Resume Import Enumerations: Step One

Context

Repository Enumerations start at the beginning and continue to the end, with no option to skip any repositories along the way.

In the feedback issue, we have a user with a ~500TiB registry who needed to resume step one from the beginning after running for more than 11 days: gitlab#423459 (comment 1652886708)

Problems

While a registry of this size likely received many new writes during the 11 day period, the importer will mostly be reduplicating effort until it reaches repositories that appear after the last imported repository.

Solution

Read the most recently inserted repository in the database and resume the import starting with that repository.

Discussion

We should probably enable this by default, but we have to be mindful of data going stale. Perhaps we can have this on by default if the last imported repository was created within 48 hours, with options to force a start from the beginning or allow a resume for later timeframes. All this could be achieved via a freshness flag accepting a time duration, with 0 indicating a forced fresh start. This would allow us to reuse the same flag for the other two steps, while also giving those steps a different default freshness.

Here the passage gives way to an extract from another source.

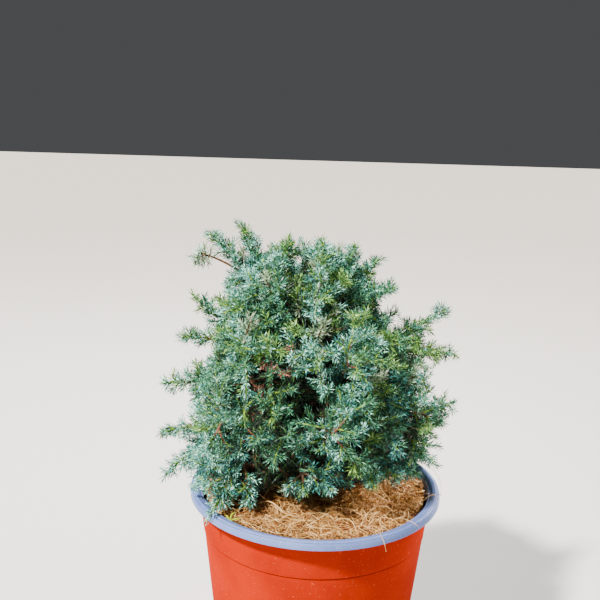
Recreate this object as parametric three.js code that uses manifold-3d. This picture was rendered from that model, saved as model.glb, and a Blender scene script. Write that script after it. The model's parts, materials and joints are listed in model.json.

This step is the least risky of all three to implement — it's fundamentally a performance enhancement and its responsibility is entirely covered by step two.

Repository Enumeration does not support efficient skipping to a particular repository; however, this functionality is already implemented: https://gitlab.com/gitlab-org/container-registry/-/blob/aa5b9c0a174d5922e08eec80828a64dfc213b6f1/registry/storage/catalog.go#L68. We'd need only to surface this option to the Enumeration function. The current implementation starts enumeration after the provided string, so we'll need to manipulate the string to start the retry on the actual last repository, or perhaps pass in the 2nd to last imported repository.

Edited Dec 01, 2023 by Hayley Swimelar